JOHNSON: It never had a goal. You could never articulate what they were trying to accomplish. People weren’t asked to do anything except come occupy some location. That’s a lot of energy and effort into not much. And I think it was, in the end, very discouraging for people because there was no leadership toward “Let’s go somewhere; let’s have some specific demands.”

This movement can have a whole series of demands. The question is how far do they think they can go with it? There’s going to be a lot of push and pull — let’s be minimalist, let’s be maximalist. People will argue, “It’s best to have a left wing that’s maximalist so that whatever compromise that comes forward is as strong as possible.” There are good arguments on both sides.

A good, strongly articulated vision that most people in the country would see as commonsensical might have the most political power to take us somewhere.
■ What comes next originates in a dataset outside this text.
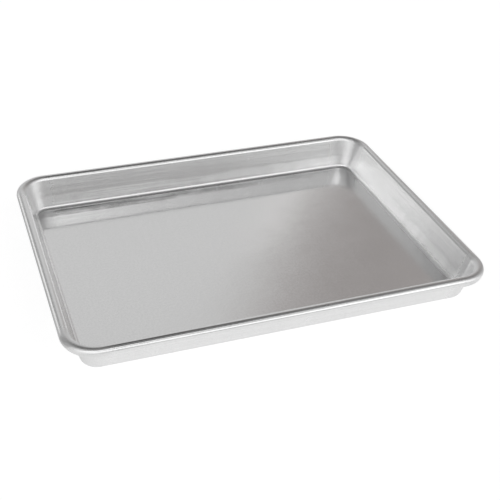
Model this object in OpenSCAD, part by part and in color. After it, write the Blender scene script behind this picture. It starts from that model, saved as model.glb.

Social movements are also very much about changing norms, changing frames about how people think about them. Here, this is about delegitimizing the aura of the NRA [National Rifle Association], the tremendous political power it wields over our society, its maximalist position. That’s what a social movement is ultimately about: to shift perceptions. And that’s often a very gradual thing, and sometimes it happens very quickly. You can’t always predict it. At least I certainly can’t.

This interview has been edited for clarity and length.